(Information provided):
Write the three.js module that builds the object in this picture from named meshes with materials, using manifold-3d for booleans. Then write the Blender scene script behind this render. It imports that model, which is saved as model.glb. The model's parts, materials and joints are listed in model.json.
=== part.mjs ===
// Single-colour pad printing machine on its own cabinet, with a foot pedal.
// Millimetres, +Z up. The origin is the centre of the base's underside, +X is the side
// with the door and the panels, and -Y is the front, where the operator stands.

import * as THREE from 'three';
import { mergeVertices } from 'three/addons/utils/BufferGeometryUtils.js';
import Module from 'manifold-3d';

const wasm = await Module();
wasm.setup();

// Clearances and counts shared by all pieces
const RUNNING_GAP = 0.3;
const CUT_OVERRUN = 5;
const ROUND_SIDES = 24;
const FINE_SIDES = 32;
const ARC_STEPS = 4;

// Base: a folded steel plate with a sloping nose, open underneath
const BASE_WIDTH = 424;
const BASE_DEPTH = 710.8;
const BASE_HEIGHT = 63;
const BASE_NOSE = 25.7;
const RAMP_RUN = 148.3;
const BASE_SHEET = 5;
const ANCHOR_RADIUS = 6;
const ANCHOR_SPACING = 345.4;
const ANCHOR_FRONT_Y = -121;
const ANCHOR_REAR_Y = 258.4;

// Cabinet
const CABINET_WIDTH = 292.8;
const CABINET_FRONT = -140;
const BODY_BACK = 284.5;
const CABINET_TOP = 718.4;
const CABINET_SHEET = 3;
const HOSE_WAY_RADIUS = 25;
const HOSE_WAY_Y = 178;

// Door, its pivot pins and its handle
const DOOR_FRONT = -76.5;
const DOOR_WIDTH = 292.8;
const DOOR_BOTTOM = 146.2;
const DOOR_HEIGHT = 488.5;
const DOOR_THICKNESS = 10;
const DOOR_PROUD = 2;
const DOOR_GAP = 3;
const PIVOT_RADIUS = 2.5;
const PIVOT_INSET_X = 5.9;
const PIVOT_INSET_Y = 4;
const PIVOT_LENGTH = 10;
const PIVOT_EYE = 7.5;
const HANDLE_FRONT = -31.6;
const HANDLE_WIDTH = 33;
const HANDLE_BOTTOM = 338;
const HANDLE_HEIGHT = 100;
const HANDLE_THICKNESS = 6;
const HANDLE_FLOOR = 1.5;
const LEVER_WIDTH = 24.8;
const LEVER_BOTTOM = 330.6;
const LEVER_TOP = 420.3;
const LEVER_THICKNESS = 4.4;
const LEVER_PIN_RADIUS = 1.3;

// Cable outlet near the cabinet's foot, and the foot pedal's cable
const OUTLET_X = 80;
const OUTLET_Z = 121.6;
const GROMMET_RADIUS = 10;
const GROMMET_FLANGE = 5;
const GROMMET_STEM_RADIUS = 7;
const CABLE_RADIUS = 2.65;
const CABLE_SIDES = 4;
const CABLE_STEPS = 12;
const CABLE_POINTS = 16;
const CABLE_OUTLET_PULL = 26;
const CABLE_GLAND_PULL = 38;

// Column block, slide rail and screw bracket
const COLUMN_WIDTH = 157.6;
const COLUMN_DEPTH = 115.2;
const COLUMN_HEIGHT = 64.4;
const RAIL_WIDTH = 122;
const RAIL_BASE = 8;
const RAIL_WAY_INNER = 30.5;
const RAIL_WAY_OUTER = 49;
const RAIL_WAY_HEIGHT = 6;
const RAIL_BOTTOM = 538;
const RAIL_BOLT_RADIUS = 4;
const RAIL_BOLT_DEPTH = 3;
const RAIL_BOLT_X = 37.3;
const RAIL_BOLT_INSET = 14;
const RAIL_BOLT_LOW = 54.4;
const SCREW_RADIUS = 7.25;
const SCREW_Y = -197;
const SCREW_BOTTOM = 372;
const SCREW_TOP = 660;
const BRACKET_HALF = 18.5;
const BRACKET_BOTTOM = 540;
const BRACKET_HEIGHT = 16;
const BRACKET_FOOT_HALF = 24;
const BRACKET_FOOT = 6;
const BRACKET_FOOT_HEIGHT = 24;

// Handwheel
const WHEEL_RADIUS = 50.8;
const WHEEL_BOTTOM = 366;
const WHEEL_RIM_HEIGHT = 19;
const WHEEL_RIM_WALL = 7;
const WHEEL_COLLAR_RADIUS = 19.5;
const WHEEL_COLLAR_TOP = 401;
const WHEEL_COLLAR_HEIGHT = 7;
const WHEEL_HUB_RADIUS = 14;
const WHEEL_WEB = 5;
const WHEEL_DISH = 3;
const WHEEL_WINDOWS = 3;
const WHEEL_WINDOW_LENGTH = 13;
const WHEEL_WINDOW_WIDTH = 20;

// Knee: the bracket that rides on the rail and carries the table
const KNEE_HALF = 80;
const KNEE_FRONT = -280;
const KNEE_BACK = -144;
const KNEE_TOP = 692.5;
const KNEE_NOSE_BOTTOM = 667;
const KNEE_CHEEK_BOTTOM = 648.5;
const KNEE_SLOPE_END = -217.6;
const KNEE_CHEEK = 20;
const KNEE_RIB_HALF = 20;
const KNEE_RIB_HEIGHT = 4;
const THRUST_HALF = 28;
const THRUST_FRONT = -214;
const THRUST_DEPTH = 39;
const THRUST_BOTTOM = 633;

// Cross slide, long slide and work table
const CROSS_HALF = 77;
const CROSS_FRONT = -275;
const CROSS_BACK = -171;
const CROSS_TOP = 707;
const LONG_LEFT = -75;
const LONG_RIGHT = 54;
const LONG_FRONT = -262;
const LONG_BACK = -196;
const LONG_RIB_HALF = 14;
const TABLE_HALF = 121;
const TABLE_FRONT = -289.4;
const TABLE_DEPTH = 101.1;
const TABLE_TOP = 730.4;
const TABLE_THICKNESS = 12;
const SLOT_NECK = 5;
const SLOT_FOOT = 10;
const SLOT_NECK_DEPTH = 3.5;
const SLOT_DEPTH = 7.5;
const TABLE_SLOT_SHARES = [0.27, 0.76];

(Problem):
Reproduce, please, the lines of the material from its first line down to the line containing "wasm.setup();", keeping both ends and nothing beyond them.

(Correct response):
Write the three.js module that builds the object in this picture from named meshes with materials, using manifold-3d for booleans. Then write the Blender scene script behind this render. It imports that model, which is saved as model.glb. The model's parts, materials and joints are listed in model.json.
=== part.mjs ===
// Single-colour pad printing machine on its own cabinet, with a foot pedal.
// Millimetres, +Z up. The origin is the centre of the base's underside, +X is the side
// with the door and the panels, and -Y is the front, where the operator stands.

import * as THREE from 'three';
import { mergeVertices } from 'three/addons/utils/BufferGeometryUtils.js';
import Module from 'manifold-3d';

const wasm = await Module();
wasm.setup();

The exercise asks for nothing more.